It’s Ash Wednesday, and there’s a whole lot of formal “remembering” happening right now. Takes me back to a moment last summer when God, in his good timing, prompted me to remember.

We joke a lot about my husband’s “seven-ness” that seeps out of him on vacation. It makes things epic. But home, in all of it’s simplicity and routine, is beautiful too — so we were ready to hit the road in our jam-packed Town and Country — when the transmission went out the first time. Turns out, you chose a few of the adventures you dive into, and some waltz right into your plans and blow up.  When we chose our own challenges, there is a degree of excitement in the planning that goes into it. But… there are virtues that cannot be sharpened in quite the same way as when we are surprised. So when our transmission went out on the van that was to take us home… 3 times… we had some choices to make. I’ll spare you the gory details, but there was one instance when answers were not near, and anxiety levels were on the rise.
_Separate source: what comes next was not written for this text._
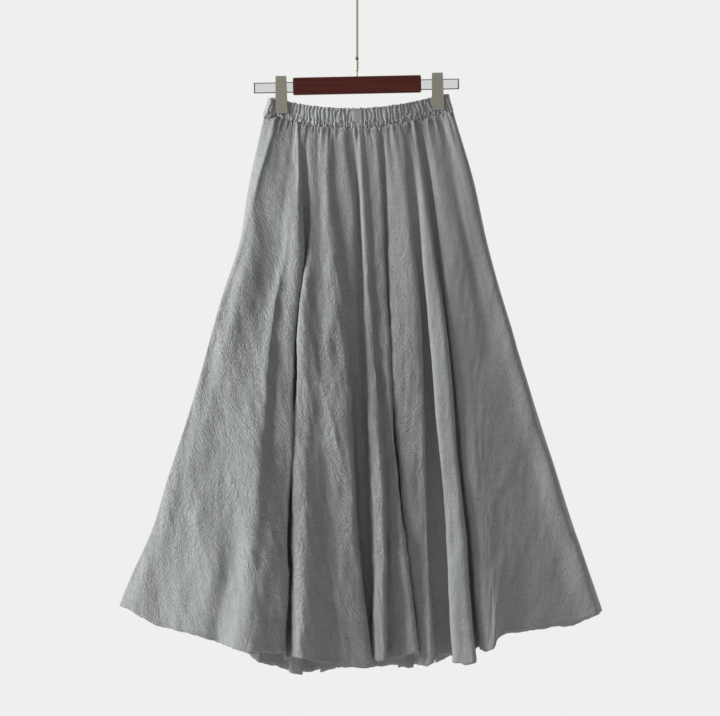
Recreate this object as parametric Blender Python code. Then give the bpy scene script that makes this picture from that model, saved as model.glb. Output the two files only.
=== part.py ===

At about 1 in the morning when I woke up after dreaming about our dilemma, my anxious heart started begging God to protect my heart. You guys… he did. He showed me something in Numbers.

The Story:

Joshua and Caleb had just returned with the other 10 men from spying out the land the Israelites were promised — and they were ready to take it. Not so the others, because the challenge of overtaking it looked insurmountable, and so they turned Israel’s heart away (yikes.) The Lord grew angry, and while he agreed not to destroy them completely, he gave them their way — not to occupy the land — and they wandered the desert for 40 years. 1 year for every day they had spied out the land. No one in that generation would see it — except Joshua and Caleb.

Here’s what struck me. The root of the reason God was angry wasn’t their fear or lack of training or weariness. It wasn’t a lot of what you might expect in the face of a challenge. It was forgetfulness. They had forgotten that God was good. Forgotten that he had rescued them over and over and over again from what appeared to be insurmountable odds. Forgotten that it was not by their own strength that they must trudge into what felt challenging, but that he was WITH them and FOR them. They forgot. And I wonder if it is because they did not spend enough time intentionally remembering. Remembering that He had sent 10 plagues into Egypt. Remembering that what he said he was going to do, he did. Remembering that he had fed them magical manna when they were hungry. Given water from a rock when they were thirsty. That he had heard their cries and sent them Moses. That he shielded them from an oncoming army with a cloud, and ushered them across the sea with masses of waters drawn up beside them. Epic rescues. Epic stories. Unfathomable faithfulness… and so their forgetfulness was tragic. And mine would be too.

If we want to stand with feet firmly planted while what lies ahead comes running towards us, we must chose to remember the ways God has been faithful. The story he writes in our lives is not always the one we would pick at first glance… I wouldn’t have chosen a broken vehicle in the middle of a desert — but we are not entitled to smooth. We are not entitled to easy. And we are not living a life randomly blown by chance. There are things we cannot possibly see, and things that sometimes hurt. But when I know that my God is good; kind — that he is a promise-keeper, that he works all things out for the good of those who have been called according to his purposes… I stand on the Rock that I know Him to be.

That day I was nudged to remember. And today, we are all nudged to remember.

Let’s stand. Firmly Planted. Because we remember the truth about who he is, and know that he goes before us. How would it look today, if we waltzed into our next challenge with a heart that has spent some time remembering? Rooting for you.